The third development is that the NLRB is seriously considering accelerating the timetables for union elections in the event that a petition would be filed at any employer’s work site. They are looking at reducing the amount of time from petition to election to within 10 to 21 days. They are also looking at requiring expedited disclosure to unions of employees’ contact information, including phone numbers and e-mail addresses. The significance of that is to make employers aware that these developments can result in either legal pitfalls or employers caught unaware by these fast-paced NLRB developments and find themselves not realizing how accelerated things are today.

The last thing employers should be aware of is a new case which would allow, in most industries, a union to seek an election in only one job title. For example, in one case, a union was allowed to go forward with an election with just certified nursing assistants, as opposed to an overall service and maintenance unit, or some larger group which otherwise shared a community of interest among various jobs.

What effect will these changes have, and how should employers handle them?

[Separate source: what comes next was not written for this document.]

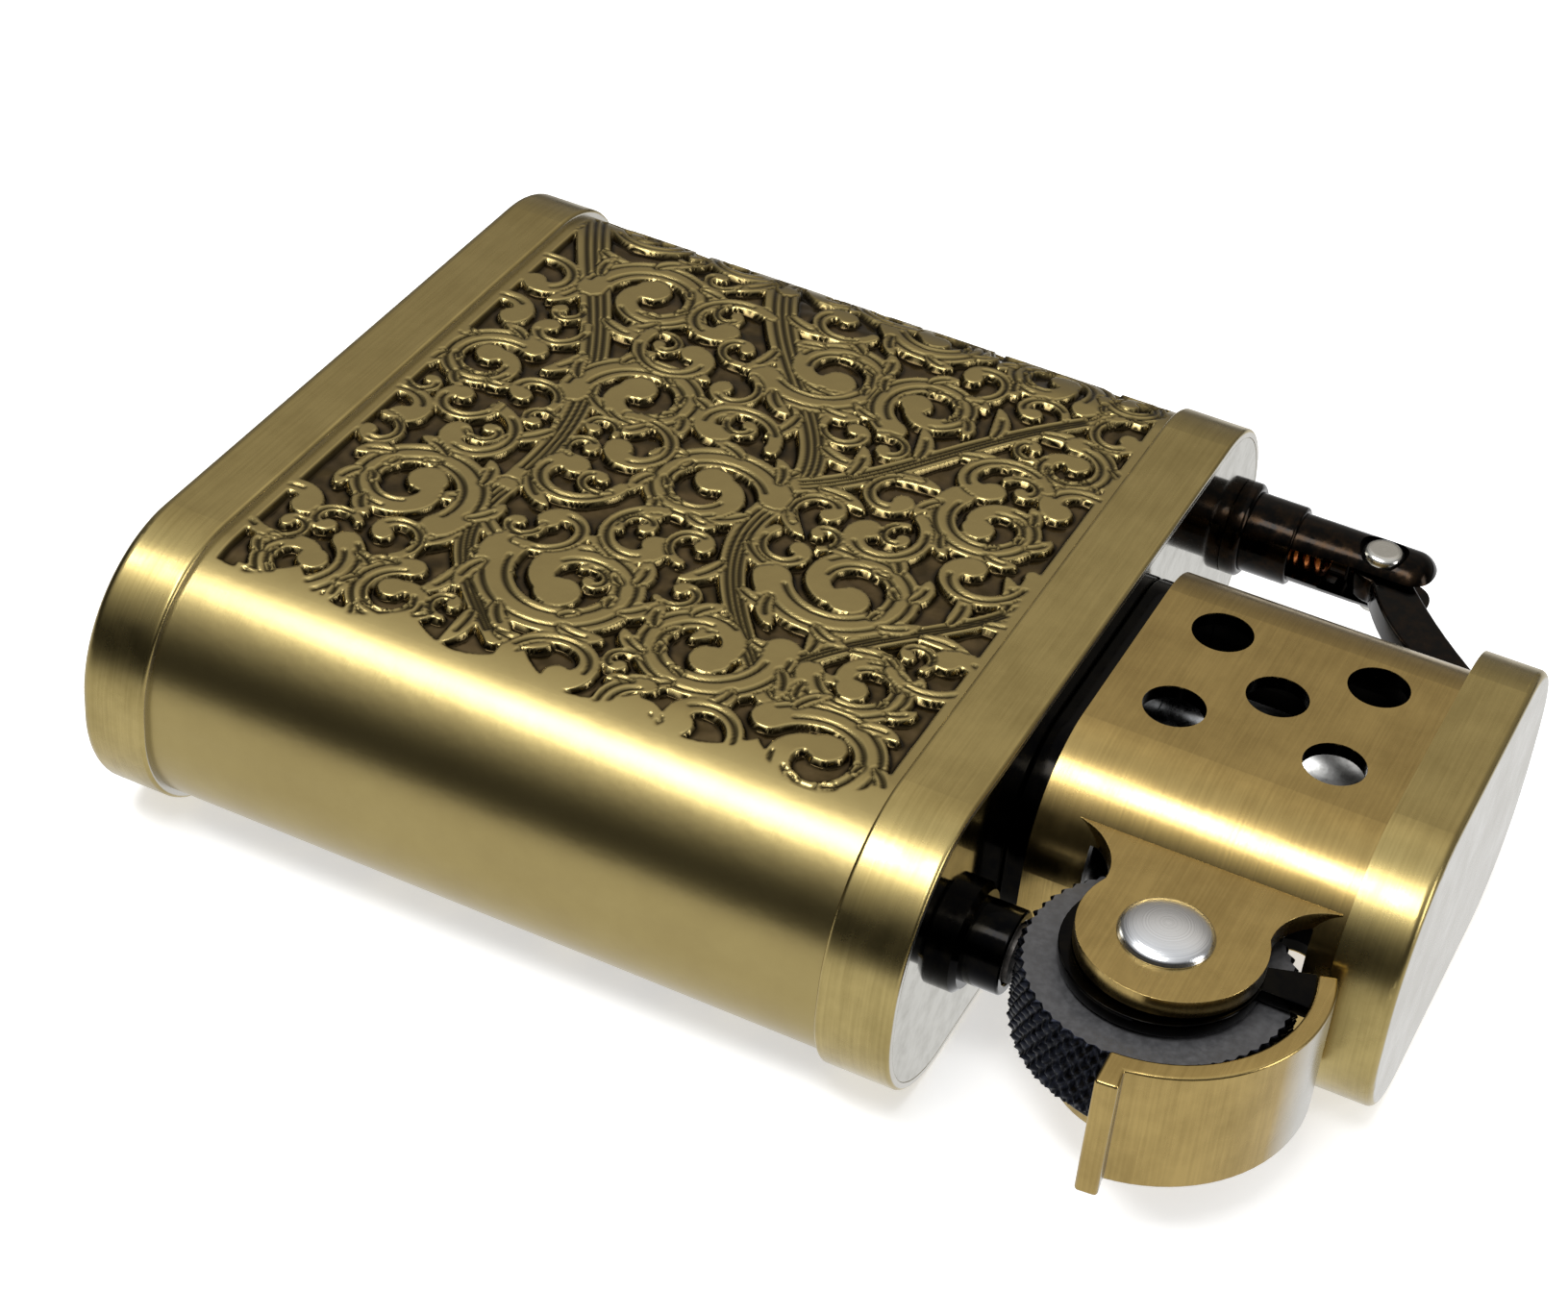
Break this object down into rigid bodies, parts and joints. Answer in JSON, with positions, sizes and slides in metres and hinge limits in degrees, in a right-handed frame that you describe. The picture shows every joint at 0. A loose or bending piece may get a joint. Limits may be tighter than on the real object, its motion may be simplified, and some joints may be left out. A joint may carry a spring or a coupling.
{
  "type": "flint wheel oil lighter",
  "caption": "Pocket oil lighter with an engraved round-cornered case, perforated chimney, flint wheel with curved thumb trigger, and a hinged snuffer cap.",
  "frame": {"origin": "centre of the base's underside, at mid-depth of the case", "axes": "+X from the base to the cap, +Z out of the front face, -Y towards the flint wheel and trigger; the lighter lies on its back"},
  "size_m": [0.0526, 0.0413, 0.0132],
  "materials": {
    "brass_satin": "antique satin brass",
    "brass_engraved": "antique brass, engraved, dark ground",
    "brass_polished": "polished brass",
    "steel_dark": "blackened polished steel",
    "steel_wheel": "hardened knurled steel",
    "steel_bright": "bright steel",
    "spring_copper": "copper-washed spring wire",
    "spring_steel": "spring wire",
    "felt": "felt and cotton",
    "wick_glass": "braided wick",
    "gasket": "rubber",
    "flint": "ferrocerium"
  },
  "bodies": {
    "case": {"base_cup": "brass_satin", "tank_shell": "brass_engraved", "collar": "brass_satin", "deck_plate": "brass_polished", "base_felt": "felt", "fuel_packing": "felt", "flint_tube": "steel_dark", "flint_ferrule": "brass_polished", "wick_tube": "steel_bright", "wick": "wick_glass", "burner_base": "steel_dark", "chimney": "brass_satin", "wheel_ear_front": "brass_satin", "wheel_ear_back": "brass_satin", "wheel_axle": "steel_bright", "hinge_post": "steel_dark", "hinge_ferrule": "steel_bright", "hinge_pin": "steel_bright", "hinge_plunger": "steel_dark", "hinge_spring": "spring_copper", "flint_spring": "spring_steel", "trigger_spring": "spring_steel"},
    "wheel": {"flint_wheel": "steel_wheel", "ratchet_wheel": "steel_wheel"},
    "trigger": {"trigger_cover": "brass_satin", "trigger_cheek_front": "steel_dark", "trigger_cheek_back": "steel_dark", "pawl_pin": "steel_bright"},
    "pawl_arm": {"pawl": "steel_dark"},
    "cap": {"cap_shell": "brass_satin", "cap_liner": "brass_polished", "snuffer_cup": "steel_bright", "snuffer_pad": "felt", "cap_arm": "steel_dark"},
    "flint_column": {"flint_plunger": "brass_polished", "flint": "flint"},
    "flint_plug": {"flint_screw": "steel_bright"},
    "filler_plug": {"filler_screw": "steel_bright", "filler_gasket": "gasket"}
  },
  "joints": [
    {"name": "cap_open", "type": "hinge", "parent": "case", "child": "cap", "pos_m": [0.043, 0.0175, 0], "axis": [0, 0, 1], "range_deg": [0, 105]},
    {"name": "trigger_pull", "type": "hinge", "parent": "case", "child": "trigger", "pos_m": [0.0441, -0.0137, 0], "axis": [0, 0, 1], "range_deg": [-35, 0], "stiffness_Nm_per_rad": 0.02, "springref_deg": 20.05, "deforming": ["trigger_spring"]},
    {"name": "wheel_spin", "type": "hinge", "parent": "case", "child": "wheel", "pos_m": [0.0441, -0.0137, 0], "axis": [0, 0, 1], "continuous": true},
    {"name": "pawl_rock", "type": "hinge", "parent": "trigger", "child": "pawl_arm", "pos_m": [0.04878, -0.01292, 0], "axis": [0, 0, 1], "range_deg": [-10, 0], "stiffness_Nm_per_rad": 0.0002, "springref_deg": 11.46},
    {"name": "flint_feed", "type": "slide", "parent": "case", "child": "flint_column", "axis": [1, 0, 0], "range_m": [-0.002, 0], "stiffness_N_per_m": 120, "springref_m": 0.01, "deforming": ["flint_spring"]},
    {"name": "flint_screw_out", "type": "slide", "parent": "case", "child": "flint_plug", "axis": [-1, 0, 0], "range_m": [0, 0.008]},
    {"name": "filler_screw_out", "type": "slide", "parent": "case", "child": "filler_plug", "axis": [-1, 0, 0], "range_m": [0, 0.006]}
  ]
}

Essentially, this means unions can be more successful, more quickly and more easily. In view of all these new developments, employers need to review their comprehensive labor relations plan. Do you do things differently, or continue to do things the same way? Should you train management and supervisors? These developments are so significant that if your management team is caught unawares, you are more likely to have legal and practical difficulties.

How can employers ensure they aren’t caught unawares?

Part of it is having policies and practices that ensure lawful best practices in today’s environment. That includes reviewing handbooks and social media policies to comply with rapidly changing legal requirements. Also, employers must keep up to date on legal developments, so they can comply proactively instead of finding out later that they have committed an unfair labor practice.